アインシュタインの光量子仮説の論文でも、ランダウのフェルミ流体理論の論文でも、BCS理論の論文でも、あのような天才的な結果は、決して厳密に導かれてはいません。むしろ、厳密性にこだわらないからこそ、あのような天才的な理論が提出できたのです。たとえば、電子-格子相互作用の現実的なハミルトニアンから厳密に超伝導を導くことは、未だにできていません。たとえば、電子間引力相互作用のレンジを無限大にするような、非現実的なモデルにしてしまえば、数学的に厳密な論理展開はできますが、そのようなモデルでの厳密な理論が、BCS理論より優れていると思う人は少ないでしょう。
 
 

3.厳密性を保つために、本質をそぎ落としてしまう理論が少なくない。


たとえば、統計力学と熱力学を繋ぐキーポイントと目されている「混合性」を厳密に示した、と主張する論文がある。それは、無限の大きさの系を仮定しているが、無限大の系では、今の場の理論では、局所的な disturbance しか扱えない。そこで、局所的な disturbance に限定して、混合性があることを厳密に示している。しかし、熱力学と繋ぐためには、系全体にマクロな disturbance を与えたときにどうなるかが問題である。したがって、この厳密な理論で証明された混合性は、ほとんど意味のない混合性である。実際、その物理的意味は、「無限に広い空間を局所的に励起しても、やがてそれが広がって薄まって見えなくなってしまう」という、あたりまえのことを言っているにすぎない。
 
 

4.厳密な理論は、すでに解っていることを、単に数学的に確認するだけのことが少なくない。


これは、歴史が証明しています。
 
 

5.厳密な論理展開をしようとすると、多くの部分が、細かい技術的な議論に費やされることが少なくない。

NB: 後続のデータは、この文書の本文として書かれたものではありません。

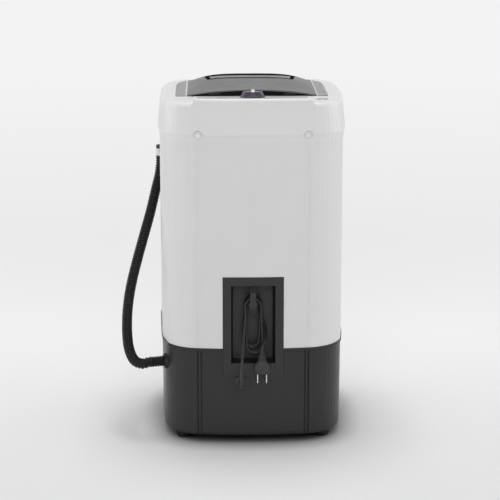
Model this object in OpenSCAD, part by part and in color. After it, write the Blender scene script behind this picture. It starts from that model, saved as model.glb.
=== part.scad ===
/* [Body] */
// Width and depth of the cabinet, across the middle of its bowed faces
body_w = 345; // [335:5:360]
// Radius of the gentle bow of each of the four faces
face_bow_r = 854; // [700:20:1100]
// Radius of the four vertical corners
corner_r = 76; // [66:2:84]
// Height of the rubber feet under the base
foot_h = 14; // [10:1:20]
// Height of the dark base housing, from its floor to the seam under the cabinet
base_h = 171; // [165:1:180]
// Height of the white cabinet between the base and the upper frame
cabinet_h = 386; // [376:2:420]
// Height of the upper frame's visible band, under the top cap
band_h = 11; // [9:0.5:14]
// Height of the top cap, from its lower edge to the deck
cap_h = 58; // [52:1:70]
// Wall of the moulded base, cap and frame
plastic_wall = 3; // [2.5:0.25:3.5]
// Sheet thickness of the cabinet
sheet_t = 1.5; // [1.2:0.1:2]

/* [Rear grooves and screws] */
// Distance of each rear groove from the centre line
groove_x = 99.3; // [92:1:106]
// Width of the rear grooves in the cabinet
groove_w = 8.6; // [7:0.2:10]
// Diameter of the round screw bosses on the upper frame
boss_d = 15; // [12:0.5:17]
// Shank diameter of the case screws
screw_d = 4; // [3.5:0.25:5]

/* [Cord bay] */
// Width of the cord bay's frame
bay_w = 112; // [106:1:118]
// Height of the cord bay's frame
bay_h = 188; // [182:1:196]
// Width of the pocket at its mouth
pocket_w = 82; // [76:1:88]
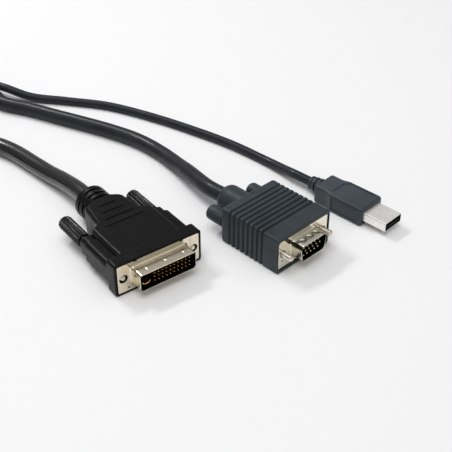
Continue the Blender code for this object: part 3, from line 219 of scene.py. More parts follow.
# USB plug
USB_HEIGHT = 9.4
USB_MIDDLE = USB_HEIGHT / 2
USB_WIDTH = 15.6
USB_WAIST_WIDTH = 13.4
USB_WIDE_END = 18.0
USB_WAIST_START = 21.0
USB_BODY_LENGTH = 28.0
USB_RADIUS = 1.3
USB_NOSE = 1.2
USB_RELIEF_RADII = (3.9, 3.6, 3.3)
USB_RELIEF_CORE = 2.9
USB_RELIEF_PITCH = 2.3
USB_RELIEF_RIB = 1.4
USB_END = USB_BODY_LENGTH + len(USB_RELIEF_RADII) * USB_RELIEF_PITCH
USB_PANEL = (2.6, 19.0)
USB_PANEL_MARGIN = 1.5
USB_PANEL_DEPTH = 0.35
USB_PANEL_CORNER = (2.4, 2.2)
# Width, height, corner radius and back
USB_CAVITY = (11.2, 5.6, 1.1, 20.35)
USB_CABLE_HOLE = (19.0, 28.8)
USB_SHELL_WIDTH = 12.0
USB_SHELL_HEIGHT = 4.5
USB_SHELL_RADIUS = 0.6
USB_SHELL_REACH = 12.0
USB_SHELL_BACK = 6.75
USB_SHELL_WALL = 0.35
# x, y, width and length
USB_WINDOW = (2.6, -4.2, 2.3, 2.0)
USB_WINDOW_RADIUS = 0.2
USB_WINDOW_DEPTH = 0.22
USB_TONGUE_HEIGHT = 1.6
USB_CONTACTS = (-3.5, -1.0, 1.0, 3.5)
# Width, start from the tongue's front, end and depth
USB_GROOVE = (1.24, 0.98, 9.0, 0.32)

# Cable sizes, and the straight lengths at their ends
TRUNK = 8.5
VIDEO_CABLE = 7.4
USB_CABLE = 4.5
STRAIGHT_OUT = 11.0
STRAIGHT_IN = 12.0

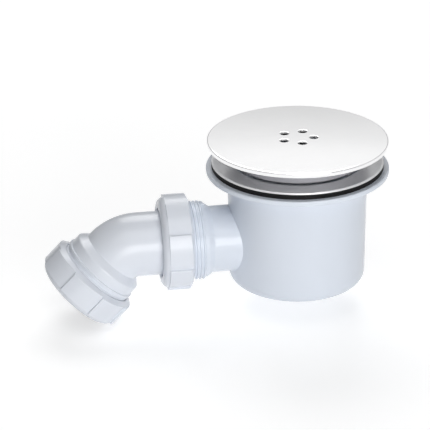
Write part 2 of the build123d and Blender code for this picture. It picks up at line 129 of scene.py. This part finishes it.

たとえば、厳密な論理展開をしようとすると、病的な例外を排除するための作業に多大の労力とページ数を使います。
 
 

6.物理の記述に数学を用いるのは、厳密な議論を展開するためではない。


「物理の記述に数学を用いるのは、厳密な議論を展開するため」というような趣旨の発言や記述をよく見かけます。しかし、それは誤解だと思います。もちろん、可能なときには厳密な議論もできる、というのはメリットのひとつではありますが、上に書いたように、自然はそんなに甘くなく(というより、trivial でなく)、ほとんどのことについて(基礎方程式は判っていても)厳密な議論は(たぶん原理的に)不可能です。だから、「厳密な議論を展開するため」などと考えてしまうと、自然科学としての物理学の存在意義がよく判らなくなってしまう。筆者の考えでは、物理の記述に数学を用いる最大の理由は、他に適当な言語がないからです。たとえば、2で挙げたフェルミ流体理論やBCS理論は、ものすごく重要で有益な理論ですが、決して厳密な理論ではない。しかし、これらの理論を記述する術を、数学以外には我々は知らない。だから数学を用いるのです。